Music was composed by Galipenchala Narasimha Rao. Lyrics were written by Samudrala Sr.

| S. No. | Song title | Singers | length |
|---|---|---|---|
| 1 | Chandamama | S. Varalakshmi | 2:12 |
| 2 | Chutamurarayya | Ghantasala, Akkineni, Sundaramma | 3:36 |
| 3 | Ee Kuhu Raatri | Akkineni, S. Varalakshmi | 5:55 |
| 4 | Evaravaya Deva | Kannamba | 2:10 |
| 5 | Jhanajhana Kalantaka | Kannamba |  |
| 6 | Kamala Manohara |  |  |
| 7 | Maala Kuduga Maare |  |  |
| 8 | Meta Daavani Macharla | Ghantasala, Akkineni, Sundaramma, Prayaga | 4:22 |
| 9 | Nedu Nijamura Nee Repu | Sundaramma |  |
| 10 | Oho Bharata Yuvati | Susarla |  |
| 11 | Oho Charusheela | Akkineni, S. Varalakshmi | 2:37 |
| 12 | Raa Kadali Raa |  |  |
| 13 | Teeripoyena Maata | Ghantasala |  |
| 14 | Tera Teeyagarada Deva | Ghantasala, Kannamba |  |
| 15 | Tana Pantamu Naatona | Kannamba |  |
| 16 | Vachunate Raju Naa Raju Mana Raju | S. Varalakshmi |  |

==Production==
- The shooting of the movie started in 1945 when after 10% of the shoot was completed, director Gudavalli Ramabrahmam expired with illness.
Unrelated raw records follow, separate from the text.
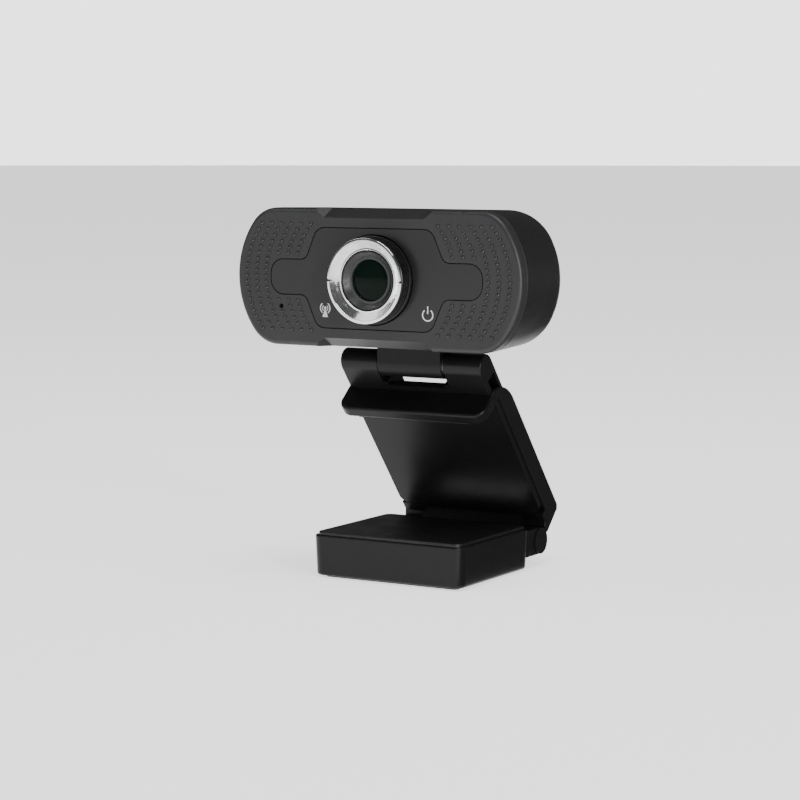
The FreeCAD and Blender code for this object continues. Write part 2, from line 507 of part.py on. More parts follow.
# dished front ring, pressed into the sleeve
import_y = F - SLEEVE_OUT
dish_pts = [(10.75, import_y), (10.75, import_y + 0.6), (9.9, import_y + 0.6), (9.9, F - 0.6), (8.9, F - 0.6),
            (8.9, import_y + DISH_DEPTH + 0.9), (DISH_IN, import_y + DISH_DEPTH + 0.6),
            (DISH_IN, import_y + DISH_DEPTH), (10.45, import_y)]
dish_w = Part.makePolygon([V(r, y, LENS_Z) for r, y in dish_pts + dish_pts[:1]])
dish = Part.Face(dish_w).revolve(V(0, 0, LENS_Z), V(0, 1, 0), 360)
# two index notches at three and nine o'clock
for sx in (1, -1):
    tri = Part.makePolygon([V(sx * 11.2, import_y - 0.2, LENS_Z - 0.75), V(sx * 11.2, import_y - 0.2, LENS_Z + 0.75),
                            V(sx * 9.55, import_y - 0.2, LENS_Z), V(sx * 11.2, import_y - 0.2, LENS_Z - 0.75)])
    dish = dish.cut(Part.Face(tri).extrude(V(0, 0.75, 0)))
save("dish_ring", dish)

# lens cell with its dark inner cone, slides inside the ring and the holder
y0 = import_y + DISH_DEPTH
cell_pts = [(7.39, y0 + 0.1), (7.39, F + 2.7), (CELL_R, F + 2.7), (CELL_R, F + 8.1), (3.6, F + 8.1), (3.6, F + 6.6),
            (4.6, F + 6.6), (4.6, F + 1.3), (5.85, F + 1.3), (5.85, F - 1.65), (7.1, y0 + 0.1)]
cell_w = Part.makePolygon([V(r, y, LENS_Z) for r, y in cell_pts + cell_pts[:1]])
save("lens_cell", Part.Face(cell_w).revolve(V(0, 0, LENS_Z), V(0, 1, 0), 360))

# lens group
RG = 19.3
ball = Part.makeSphere(RG, V(0, F - 1.75 + RG, LENS_Z))
glass = cyl_y(F - 1.8, F + 1.3, 0, LENS_Z, 5.45).common(ball).fuse(cyl_y(F - 0.95, F + 1.3, 0, LENS_Z, 5.85))
save("front_glass", glass.removeSplitter())
ring = cyl_y(F - 1.65, F - 1.05, 0, LENS_Z, 5.85).cut(cyl_y(F - 2, F - 0.5, 0, LENS_Z, 5.3))
save("glass_ring", ring)
baf = cyl_y(F + 1.3, F + 2.6, 0, LENS_Z, 4.6).cut(cone_y(F + 1.3, F + 2.6, 0, LENS_Z, 3.6, 1.6))
save("aperture_stop", baf)
ball2 = Part.makeSphere(8.0, V(0, F + 2.9 + 8.0, LENS_Z))
lens2 = cyl_y(F + 2.8, F + 5.4, 0, LENS_Z, 4.6).common(ball2).fuse(cyl_y(F + 4.9, F + 5.4, 0, LENS_Z, 4.6))
save("rear_glass", lens2.removeSplitter())

# microphone and its boot
boot = cyl_y(F + 3.2, F + 6.4, MIC_X, MIC_Z, 3.2).cut(cyl_y(F + 3.8, F + 7, MIC_X, MIC_Z, 2.2)).cut(
    cyl_y(F + 3, F + 4, MIC_X, MIC_Z, 0.7))
save("mic_boot", boot)
save("mic_capsule", cyl_y(F + 3.8, F + 6.0, MIC_X, MIC_Z, 2.2))

# cord gland in the back
gl = cyl_y(F + HEAD_D, F + HEAD_D + 1.6, 0, GLAND_Z, 4.2).fuse(cyl_y(F + HEAD_D - WALL, F + HEAD_D, 0, GLAND_Z, 3.0))
gl = gl.fuse(cyl_y(F + HEAD_D - WALL - 1.4, F + HEAD_D - WALL, 0, GLAND_Z, 4.0))
gl = gl.cut(cyl_y(F + 15, F + 30, 0, GLAND_Z, 1.8))
gl = try_fillet(gl, 0.5, lambda e: abs(e.CenterOfMass.y - (F + HEAD_D + 1.6)) < 0.01 and e.Length > 15)
save("cord_gland", gl)
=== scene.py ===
import json
import math
import random

import bmesh
import bpy
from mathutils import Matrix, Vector


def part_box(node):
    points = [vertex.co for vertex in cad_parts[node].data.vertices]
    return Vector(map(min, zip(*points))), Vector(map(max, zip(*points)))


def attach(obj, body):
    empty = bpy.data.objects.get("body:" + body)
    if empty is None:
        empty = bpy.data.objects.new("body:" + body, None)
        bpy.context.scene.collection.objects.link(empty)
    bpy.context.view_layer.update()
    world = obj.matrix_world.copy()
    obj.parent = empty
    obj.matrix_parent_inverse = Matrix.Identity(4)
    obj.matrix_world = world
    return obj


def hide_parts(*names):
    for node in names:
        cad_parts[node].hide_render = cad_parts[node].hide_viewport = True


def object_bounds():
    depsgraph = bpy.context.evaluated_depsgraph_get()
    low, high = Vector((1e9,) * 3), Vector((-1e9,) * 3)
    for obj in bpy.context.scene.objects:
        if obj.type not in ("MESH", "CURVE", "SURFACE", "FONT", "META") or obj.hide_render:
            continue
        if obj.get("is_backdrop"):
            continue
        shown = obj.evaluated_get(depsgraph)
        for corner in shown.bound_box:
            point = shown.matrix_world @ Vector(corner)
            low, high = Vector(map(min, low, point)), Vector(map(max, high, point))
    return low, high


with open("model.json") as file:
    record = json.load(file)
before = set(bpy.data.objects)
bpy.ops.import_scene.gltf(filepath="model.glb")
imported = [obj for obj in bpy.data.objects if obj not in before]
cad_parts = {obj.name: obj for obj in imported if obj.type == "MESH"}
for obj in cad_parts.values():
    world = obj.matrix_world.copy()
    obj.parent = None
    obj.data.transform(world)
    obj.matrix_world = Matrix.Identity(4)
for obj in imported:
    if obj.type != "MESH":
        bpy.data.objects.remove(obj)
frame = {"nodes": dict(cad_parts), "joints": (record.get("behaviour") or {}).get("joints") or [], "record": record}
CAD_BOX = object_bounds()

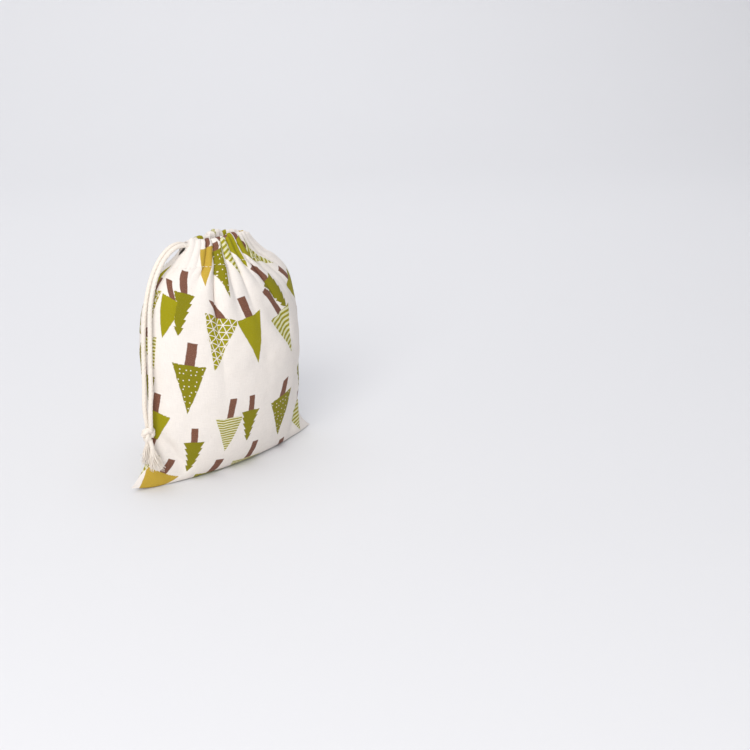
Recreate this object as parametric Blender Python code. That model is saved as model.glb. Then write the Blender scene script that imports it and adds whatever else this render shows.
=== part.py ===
"""Drawstring gift pouch, standing filled and drawn shut.

Frame: X runs along the pouch's width, the front faces -Y, +Z is up, and the
origin lies on the floor under the middle of the pouch. The drawstring leaves the
casing through the slit in the left seam, at -X. Sizes are in metres.
"""

import math

import bmesh
import bpy
from mathutils import Vector

# ---------------------------------------------------------------- driving sizes
BELLY_HALF_WIDTH = 0.082
BELLY_HALF_DEPTH = 0.045
BELLY_HEIGHT = 0.088  # where the pouch is widest
BODY_HEIGHT = 0.190  # floor to the lower edge of the casing
BASE_HALF_DEPTH = 0.015  # the flat of the bottom fold
CORNER_REACH = 0.020  # how far the bottom corners stand out past the belly
MOUTH_HALF_WIDTH = 0.034
MOUTH_HALF_DEPTH = 0.0105

CLOTH = 0.0009  # thickness of one layer
BASE_CLOTH = 0.0008
GAP = 0.0003  # clearance between neighbouring pieces
SEAM_GAP = 0.0008  # between the front and the back panel

HEM_DEPTH = 0.017  # height of the casing
CASING_END_IN = 0.002  # the casing stops this far short of the panels' rim
SLIT_END_HALF = 0.0004  # half the slit of the mouth, at its ends
SLIT_SWELL = 0.0036  # what it gains towards the middle
PLEATS = 6
CASING_PLEAT = 0.0005
PANEL_PLEAT = 0.0014

ALLOWANCE_WIDTH = 0.008
ALLOWANCE_THICK = 0.0016
ALLOWANCE_INSET = 0.0036  # from the seam to the allowance's outer edge
ALLOWANCE_LOW = 0.014  # height of the allowance's foot
ALLOWANCE_TOP_IN = 0.006  # its top stops this far below the casing
THREAD_RADIUS = 0.00035
BARTACK = (0.0009, 0.0040, 0.0011)  # along X, Y and Z

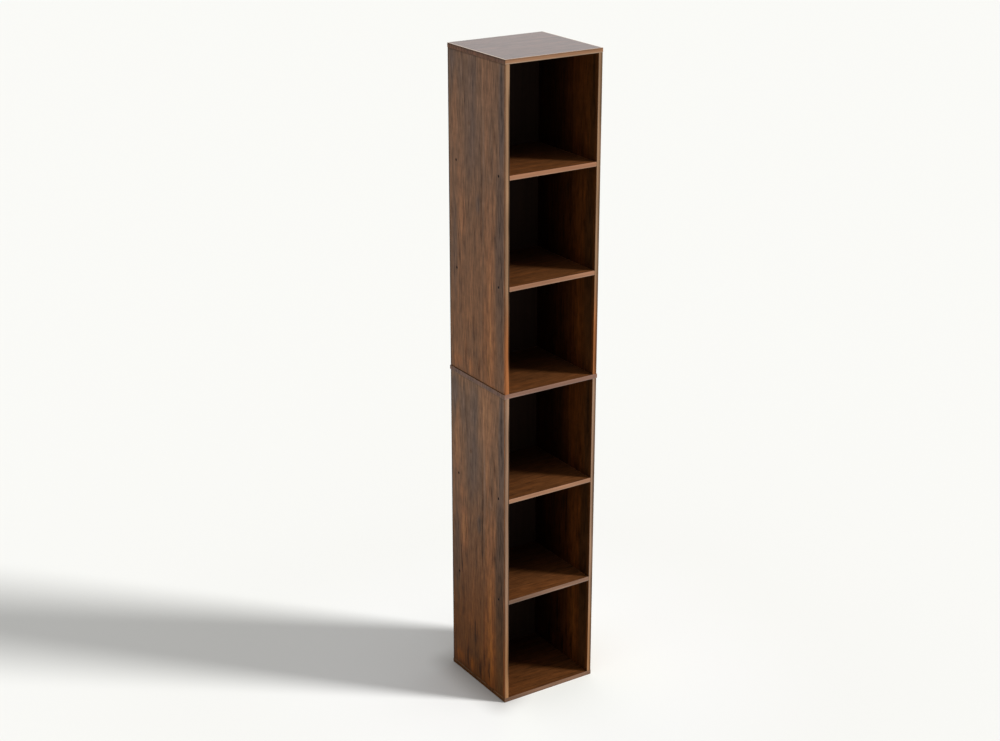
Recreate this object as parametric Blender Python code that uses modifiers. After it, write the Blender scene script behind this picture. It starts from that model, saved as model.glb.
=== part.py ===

Then L. V. Prasad took up the megaphone and completed it with Katuri Jaganmohan as his associate. At the beginning of the movie, Gudavalli's death and funeral scenes were shown.
- Gudavalli Ramabrahmam and lyricist Samudrala were colleagues at the magazine Prajamithra, they had worked together the first time in this film.
- The movie was the first historical movie in Telugu and it is the debut film for S. Varalakshmi as a singer.